16. It may be observed that there is no other provision in Section 10 authorising the deduction unless it be Section 10 (2) (xv) on which reliance was also placed. Under that clause 'any expenditure not being in 'the nature of capital expenditure or personal expenses of the assessee laid out or expended wholly and exclusively for the purpose of such business, profession or vocation '

IS allowed as a deduction. In the present case this sum of Rs. 10,00,000 is not proved to have been expended or laid out wholly and exclusively for the purpose of this money-lending business. It was eligible from the entire estate of a deceased person by force of a statute. The payment of death duty as well as interest on the unpaid arrears of death duty is not necessitated by or connected with the carrying on of the money-lending business of the assessee. The death duty is a capital charge levied on all the assets of a deceased person irrespective of the fact whether he was conducting a business or practising a profession or vocation. It is not like a licence fee which has to be paid to enable a person to conduct a particular business or follow a profession or vocation. It is levied not merely on the business assets of a person but on the entire assets consisting of lands, houses and other properties.
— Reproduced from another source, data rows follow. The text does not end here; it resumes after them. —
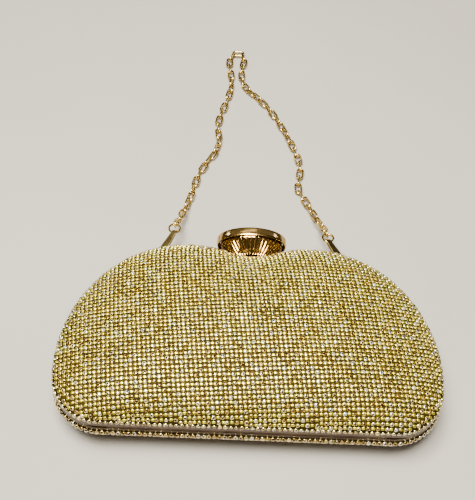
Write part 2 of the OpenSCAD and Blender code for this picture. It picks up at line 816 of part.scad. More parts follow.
rear_crystal_mesh();
rear_shell();
rear_frame();
rear_lining();
rear_hinge_knuckles();
hinge_pin();
lug_left();
lug_right();
clasp_bracket();
clasp_bracket_rivets();
clasp_pin();
clasp_spring();
front_crystal_mesh();
front_shell();
front_frame();
front_lining();
front_hinge_knuckles();
catch_plate();
catch_plate_rivets();
knob_rim();
knob_cone();
knob_cap();
knob_stem();
latch_lever();
bail_left();
bail_right();
bail_pins();
jump_ring_left();
jump_ring_right();
chain_links_left();
chain_top_link();
chain_links_right();
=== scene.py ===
"""Looks of a hard evening clutch: crystal mesh, satin frames, a fluted oval knob and a chain handle."""

import sys

import logging
import math
from dataclasses import dataclass, fields
from enum import Enum

import bpy
import numpy as np
from mathutils import Matrix, Vector


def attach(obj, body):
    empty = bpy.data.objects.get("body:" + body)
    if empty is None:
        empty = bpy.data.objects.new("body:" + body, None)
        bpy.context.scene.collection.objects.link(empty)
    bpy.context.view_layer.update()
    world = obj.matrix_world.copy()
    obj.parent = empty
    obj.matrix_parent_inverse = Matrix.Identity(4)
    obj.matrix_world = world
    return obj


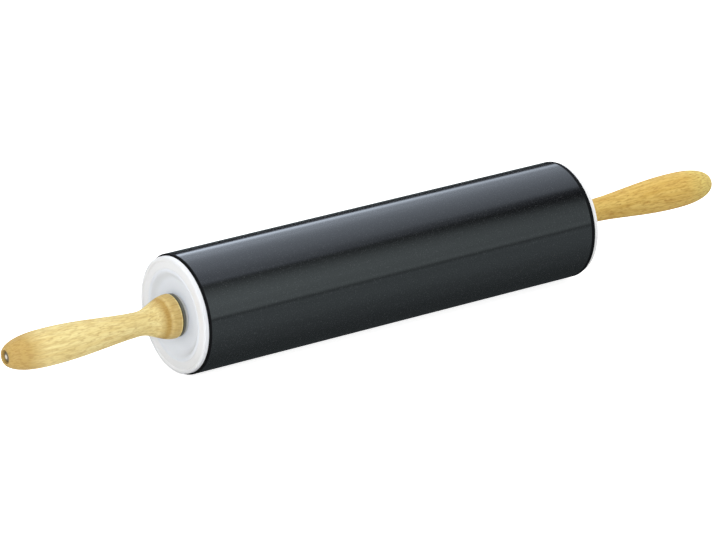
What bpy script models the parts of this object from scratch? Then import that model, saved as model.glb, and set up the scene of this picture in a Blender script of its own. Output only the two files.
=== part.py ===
"""Rolling pin: a coated steel barrel that turns on a steel axle between two wooden handles.

Units are metres and +Z is up. The spin axis lies along X through the world origin, which is
the middle of the barrel. Pieces are drawn in an axis frame whose local Z runs along the spin
axis, outwards from the middle of the barrel, so every station below is a distance from there.
"""

import math

import bmesh
import bpy

# Barrel tube
BARREL_LENGTH = 0.250
BARREL_RADIUS = 0.0325
TUBE_WALL = 0.0018
TUBE_EDGE_ROUND = 0.0008

# Clearances: between faces that seat on each other, and round a shaft in its hole
SEAT_GAP = 0.0003
SHAFT_GAP = 0.0003

# End cap: a flange on the tube's end, whose black edge stays in view round it, a dished face,
# a skirt in the tube and a hub round the bush
CAP_STEP_IN = 0.0011
FLANGE_THICKNESS = 0.0020
LIP_HEIGHT = 0.0006
LIP_WIDTH = 0.0026
LIP_ROUND = 0.0010
LIP_INNER_ROUND = 0.0005
RING_WIDTH = 0.0085
RING_THICKNESS = 0.0024
GROOVE_SETBACK = 0.0014
GROOVE_WIDTH = 0.0008
GROOVE_DEPTH = 0.0004
DISH_DEPTH = 0.0027
DISH_SLOPE_RUN = 0.0026
DISH_ROUND = 0.0012
DISH_EDGE_ROUND = 0.0006
FLOOR_THICKNESS = 0.0022
SKIRT_DEPTH = 0.0120
SKIRT_WALL = 0.0022
SKIRT_SETBACK = 0.0007
SKIRT_LEAD_IN = 0.0012
HUB_DEPTH = 0.0070
HUB_WALL = 0.0025
HUB_ROUND = 0.0005
GUSSET_COUNT = 6
GUSSET_THICKNESS = 0.0018
GUSSET_HUB_DEPTH = 0.0040
GUSSET_SKIRT_DEPTH = 0.0050
CRUSH_RIB_COUNT = 6
CRUSH_RIB_WIDTH = 0.0014
CRUSH_RIB_LENGTH = 0.0080
CRUSH_RIB_SETBACK = 0.0024
ROOT_OVERLAP = 0.0008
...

It cannot be said, therefore that the payment of death duty is an expenditure which is incurred for the purpose of the business much less an expenditure incurred wholly and exclusively for that purpose. The principal amount of the death duty has been held to be an inadmissible deduction in computing the business profits of the assessee in the decision in Ramaswami Iyengar v. Commr. of Income-tax, Madras, I. L. R. (1944) Mad. 685: A. I R. 1944 Mad. 154. It has also been held by this Court that costs and expenses incurred by an assessee in resisting the claim of a foreign Government to levy death duty is not admissible deduction in the computation of his foreign profits, the reason being that the expenditure is not one incurred exclusively or solely for the purposes of the foreign business. Arunachalam Chettiar v. Commr. of Income-tax Madras : AIR1945Mad186 . The same principle, in my opinion, would also apply to the payment of interest on unpaid death duty by virtue of the provisions of the Ceylon Ordinance.

17. I, therefore, agree with my learned brother in the answers which he has given to this reference and the direction regarding costs.